Dr John Hemmings – is Director of Asia Studies Centre at the Henry Jackson Society and an Adjunct Fellow at the Centre for Strategic and International Studies. Prior to his doctoral studies, he was a visiting fellow at Pacific Forum CSIS and a research analyst at the Royal United Services Institute in Whitehall, working on Northeast Asia security and defence policies. He has written on foreign and security policy in Northeast Asia for nearly 10 years and had research positions at the Royal United Services Institute and the Asia Foundation. He contributes political analysis to various media, including the BBC, the Telegraph, Fox News, CNN, the Mainichi Shimbun, the Diplomat, and the National Interest; and is a regular on Monocle 24 Radio.
James Rogers – is Director of the ‘Global Britain’ Programme at the Henry Jackson Society, of which he is a founding member. Formerly, he held a number of positions at the Baltic Defence College in Estonia and has worked at the European Union Institute for Security Studies in Paris.
On the 4th December, the Henry Jackson Society was delighted to host Bruno Maçães for our latest event, “Belt and Road: A Chinese World Order – Implications for ‘Global Britain’”. Maçães is a Non-Resident Senior Fellow at the Hudson Institute, a Senior Advisor at Flint Global and a Senior Fellow at Renmin University in the People’s Republic of China. Formerly Portugal’s Minister for Europe (2013-2015) Maçães is also a regular political commentator. The panel was joined by Dr John Hemmings, the Director of the Asia Studies Centre at the Henry Jackson Society. Chairing the event was James Rogers, a co-founder of the Henry Jackson Society and Director of its Global Britain Programme.
Maçães began his talk on the topic of ‘Global Britain’ in the age of a rising China. He drew attention to the parallel occurrences of Britain’s need to rely on the Asian giants for future economic growth and the rise of China. Britain’s global power, he suggested, is intimately linked to the success of Brexit which can only be achieved by negotiating Free Trade Deals with the world’s strongest economies in order to replace the Single Market.
Maçães went on to address China’s Belt and Road initiative and described the way in which it is intended to create a Chinese World Order. Emerging from its century of perceived humiliation, China is trying to create a uni-polar international order in both a political and economic sense. The Belt and Road initiative achieves this by allowing China to control both supply and value chains. Bruno gave the example of China’s recent victory in winning a tender to construct large shipping containers. Although the Chinese firm appeared less competitive than its South Korean Rival, China was able to offer the use of their infrastructure, particularly sea ports to make themselves more competitive.
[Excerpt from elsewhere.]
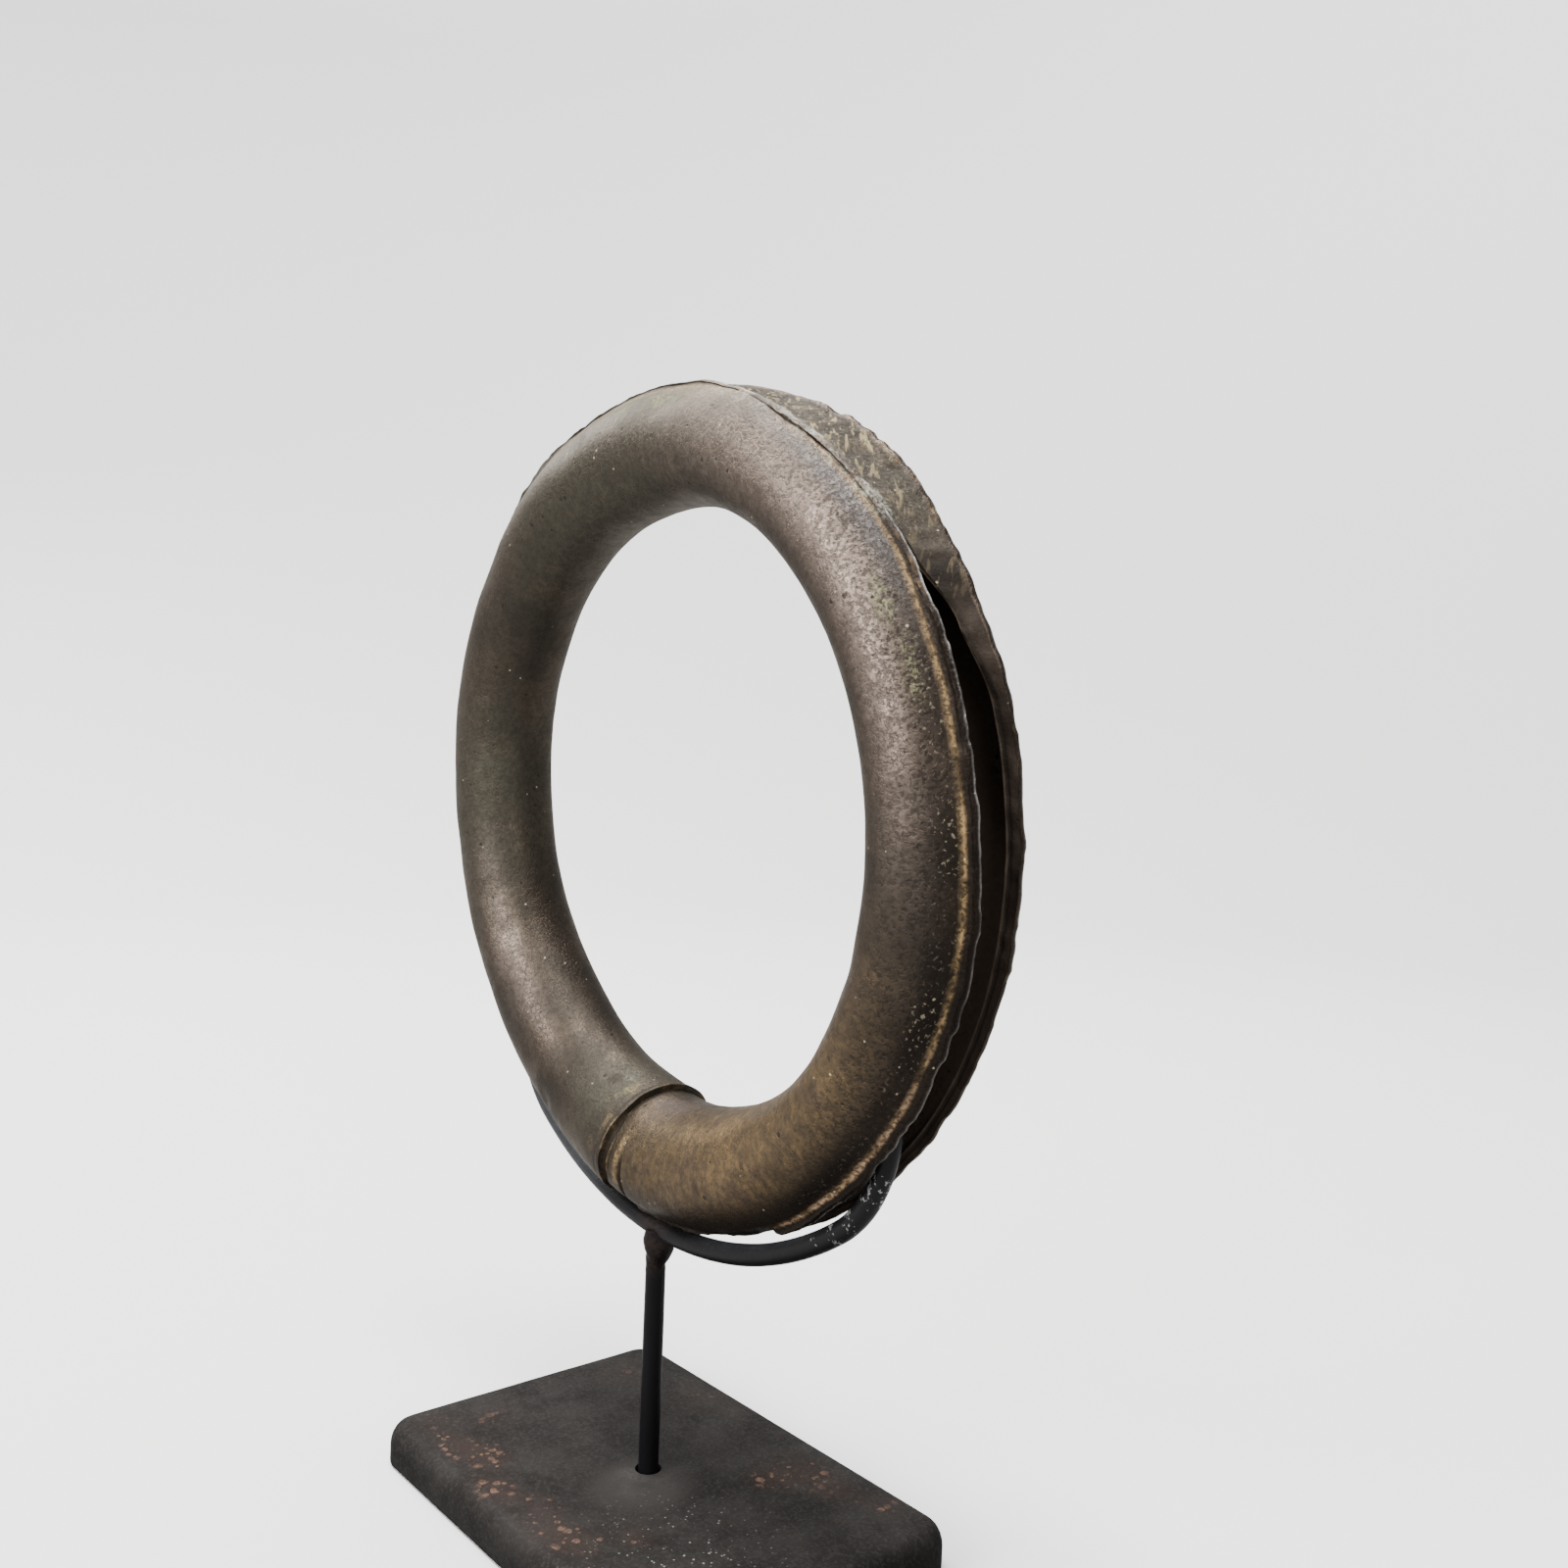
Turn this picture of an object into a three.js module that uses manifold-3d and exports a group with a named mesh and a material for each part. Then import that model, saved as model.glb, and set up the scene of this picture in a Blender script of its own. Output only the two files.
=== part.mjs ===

Furthermore, this belt and road initiative allows China to mold a sino-centric world order through the increases pressure it can place on individual countries. In an age of globalization in which goods and services face global competition, slight changes in prices can have exponentially large effects upon a goods profit and therefore the host counties economy. By controlling value and supply chains, China can target the economies of specific countries by disrupting their global trade with much of it will passing through China’s new spheres of influence. Countries not falling in line with Beijing’s policies may find their goods facing increased taxes, delays and extra regulation making them less competitive. Thus, the belt and road initiative functions as a method for China to increase its regional pressure in order to fashion a new, China dominated world order.
This point was developed by Dr John Hemmings who stated that it was the first time in over 600 years that a non-Western state was shaping the global order. John stated that there was an element of fear to this owing the lack of accountability within the Chinese system. That being a system where a small, unelected party, has control of an enormous swathe of territory and cannot be influenced by elections or demonstrations. The consequences of which is a potential disintegration of the rules based order system, or it’s the systems maintainance with a completely different set of rules. John gave the example of the controversy surrounding large American loans given to developing countries following WW2 which was met with considerable protests and internal debate inside America. Such debate evidently not occurring inside China. Indeed, with China’s global aspirations, the accountability of the Chinese system goes further than China’s borders and touches us in our own nations.
Finally, John stated that it was becoming increasingly likely that the West is faced with two choices vis-à-vis China. Firstly, China becoming more Westernised which is looking increasingly unlikely. Secondly and more plausibly, the likelihood that we would enter a form of new Cold War with China. John concluded by raising the essential point of how a ‘Global Britain’ would continue to maintain its own liberal values faced with this scenario.
Finally, James Rogers appeared more skeptical of the rise of China, drawing a fascinating link between the actions of pre-WW1 Germany and Russia and China’s Belt and Road Initiative. At the time, it was feared that both Germany and Russia would replace Britain’s global influence and undermine its empire through their vast construction of railway networks. A prediction which evidently did not come to pass. By doing so, James raised the possibility that China’s project will simply not have the intended consequences which Western analysts predict.